Colonel Khaled Al-Dalaa, Director of the Misrata Customs Office was subjected to a failed assassination attempt, after confiscating a huge shipment of drugs at the Misrata port from Turkey.
According to eyewitnesses, gunmen showered the police officer’s car with bullets, but he miraculously survived the accident.
Earlier this month, the Attorney General’s Office announced the seizure of 14,910 pieces of hashish and 8.7 million narcotic tablets. These were concealed in a container designated for transporting durable goods from Turkey, in the seaport of Misrata.
The Office ordered that the perpetrators be referred to the competent authorities, to complete all legal procedures against them, and to confiscate the narcotics.
Al-Dalaa said in a video published earlier this month that during a routine inspection, the drugs, estimated at 200 million Libyan dinars, were seized. He added that this seizure is “one of the largest” operations of this year.
In September, the Libyan Customs Authority said that it had thwarted the smuggling of huge quantities of narcotic tablets concealed inside a car on the Libyan-Tunisian border at the Wadi El Bir region.

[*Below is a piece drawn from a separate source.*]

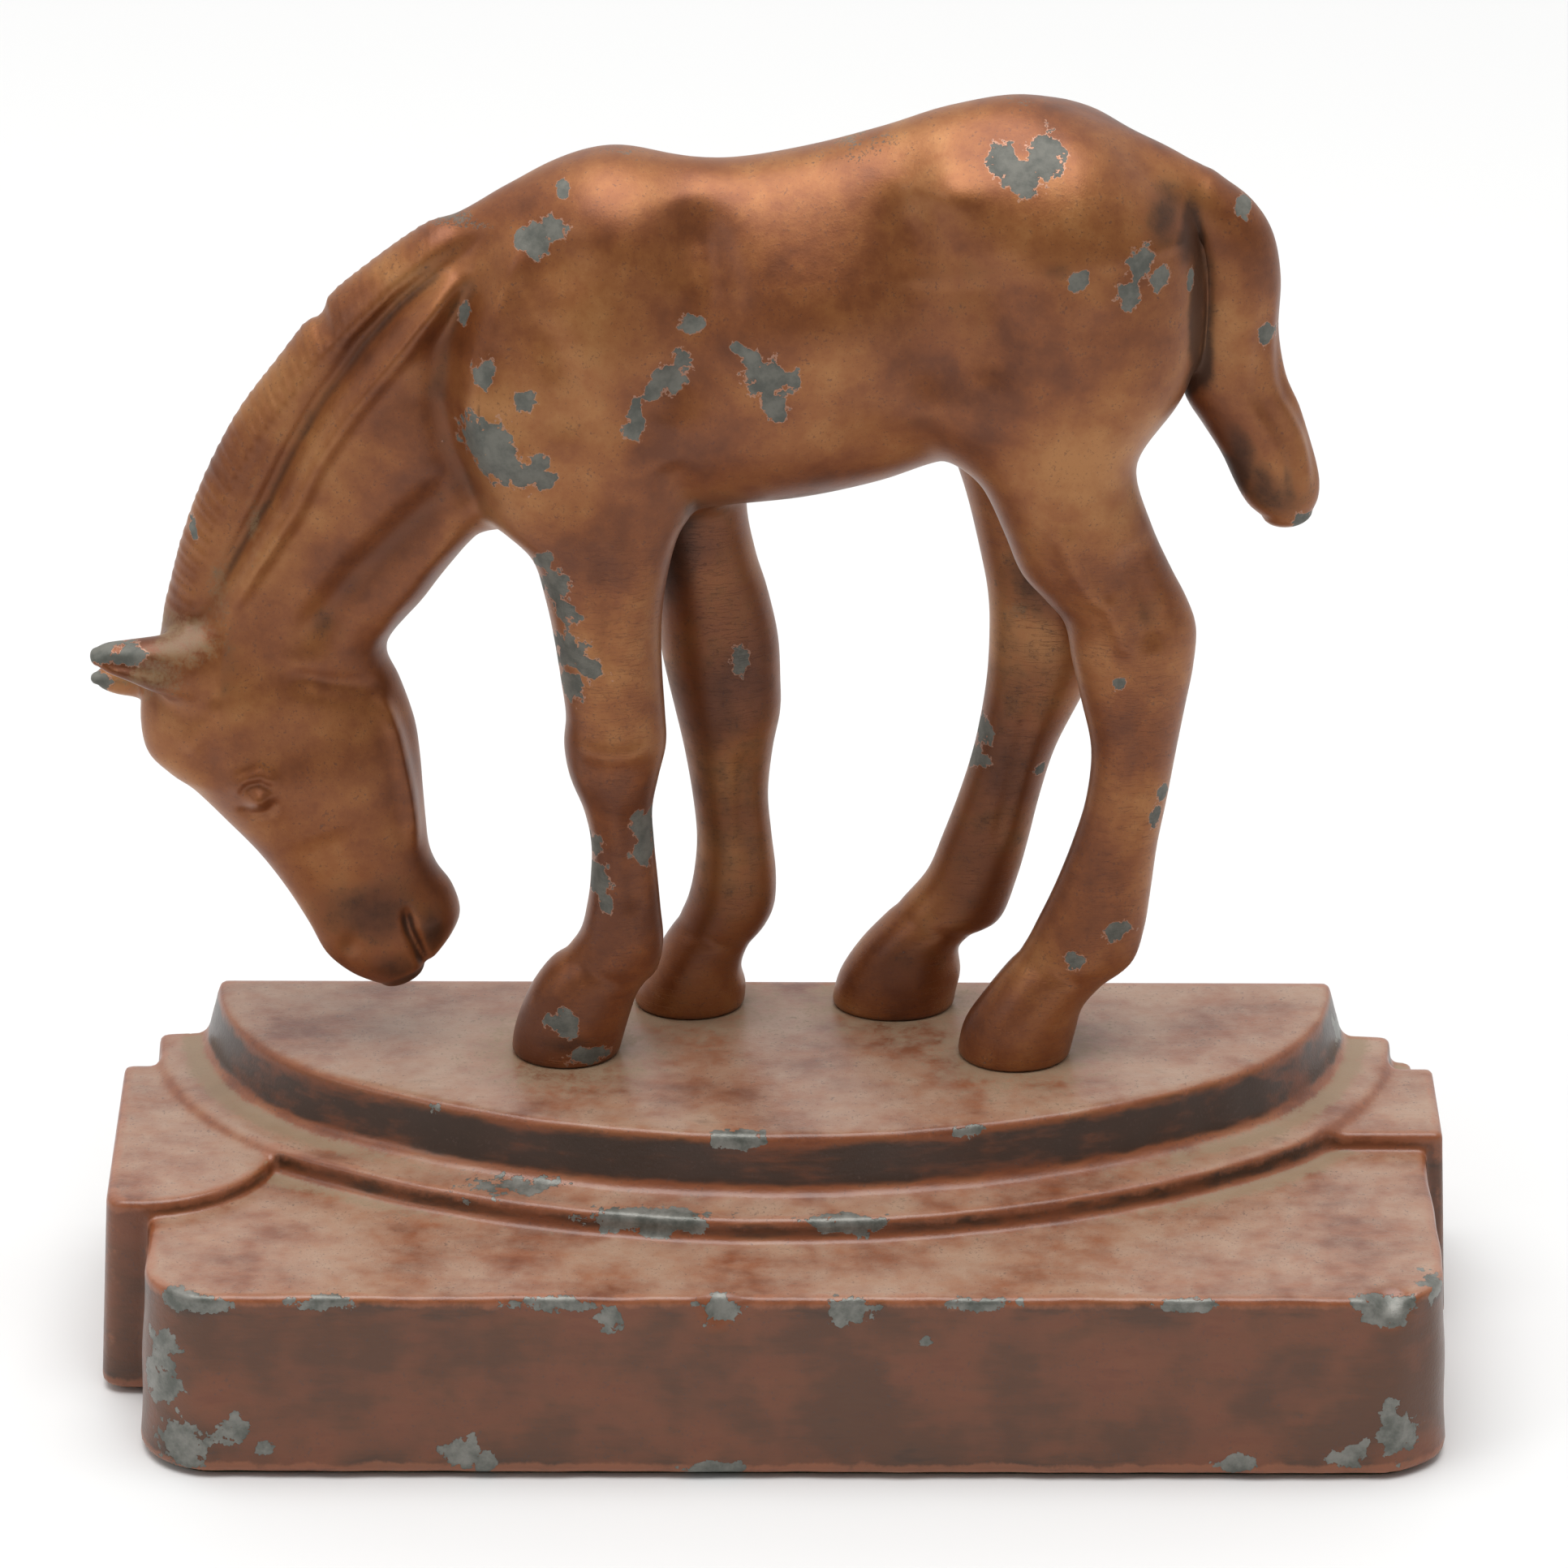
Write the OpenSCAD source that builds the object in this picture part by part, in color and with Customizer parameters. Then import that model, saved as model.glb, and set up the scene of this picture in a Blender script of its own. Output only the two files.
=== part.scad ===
// Grazing foal statuette: a bronze-lacquered figure screwed to a stepped, painted base.
// Millimetres, +Z up. The origin is on the underside, at the middle of the front slab's
// width and of the base's depth. The foal faces -X and its near side faces -Y.

/* [Base] */
// Width of the front slab
slab_w = 141; // [130:1:170]
// Depth of the base from the front face to the flat back
base_d = 59; // [55:1:75]
// Height of the slab's top above the table
slab_top = 21.5; // [19:0.5:27]
// Radius of the slab's upright front corners
corner_r = 8; // [5:0.5:11]
// Wall thickness of the hollow casting
wall = 4; // [3:0.5:5]
// Thickness of the casting's tops
top_t = 3.5; // [2.5:0.5:4]

/* [Platform] */
// Width of the bow-fronted platform's top
platform_w = 124.8; // [110:0.2:128]
// Depth of the platform's top from the flat back
platform_d = 38; // [34:1:42]
// Height of the platform above the ring step
platform_h = 6.8; // [5:0.2:10]
// Height of the ring step above the slab
ring_h = 2.7; // [2:0.1:4]
// How far the ring step stands out from the platform's top edge
ring_out = 7.2; // [6:0.2:8]
// Radius of the platform's two end curves
end_r = 28; // [24:1:30]

/* [Wings] */
// Height of the side wings above the slab
wing_h = 1.8; // [1:0.2:2.6]
// How far the left wing stands out past the slab
left_wing_out = 5.5; // [3:0.5:8]
// How far the right wing stands out past the slab
right_wing_out = 2.5; // [1:0.5:5]
// Distance from the front face to the left wing's front
left_wing_back = 18.5; // [16:0.5:22]
// Distance from the front face to the right wing's front
right_wing_back = 35.5; // [30:0.5:38]
// Radius of the left wing's curved front
wing_r = 16; // [14:0.5:20]

/* [Figure] */
// Height of the croup above the platform
figure_h = 110.4; // [95:0.2:125]
// Distance from the flat back to the foal's middle plane
figure_in = 11.5; // [10:0.5:14]

/* [Screws] */
// Shank diameter of the four screws
screw_d = 4; // [3:0.5:5]
// How far each screw runs up into its hoof
screw_grip = 6; // [4:0.5:7]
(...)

“After an investigation, officers were able to seize 270,000 narcotic tablets,” the Customs Department said in a statement. They also found five bags of Heroin, weighing 2.5 kilograms.
The operation was reportedly led by Algerian smugglers. This was part of the efforts exerted by the Customs Authority to impose security and the rule of law, along the Libyan-Tunisian border.
In May, the Head of Libya’s INTERPOL National Central Bureau, Adel Bentaleb claimed that there has been a marked increase in drug traffickers using Libya as a transshipment point. This includes drugs from as far as South America.
“While many of these drugs are neither produced nor consumed here, this has not spared us from the violent crime inevitably wrought by such activity, which we are determined to combat alongside INTERPOL,” Bentaleb said.
INTERPOL has said drugs worth nearly €100 million euros have been seized in Africa and the Middle East, during a large international police operation in March and April of 2021.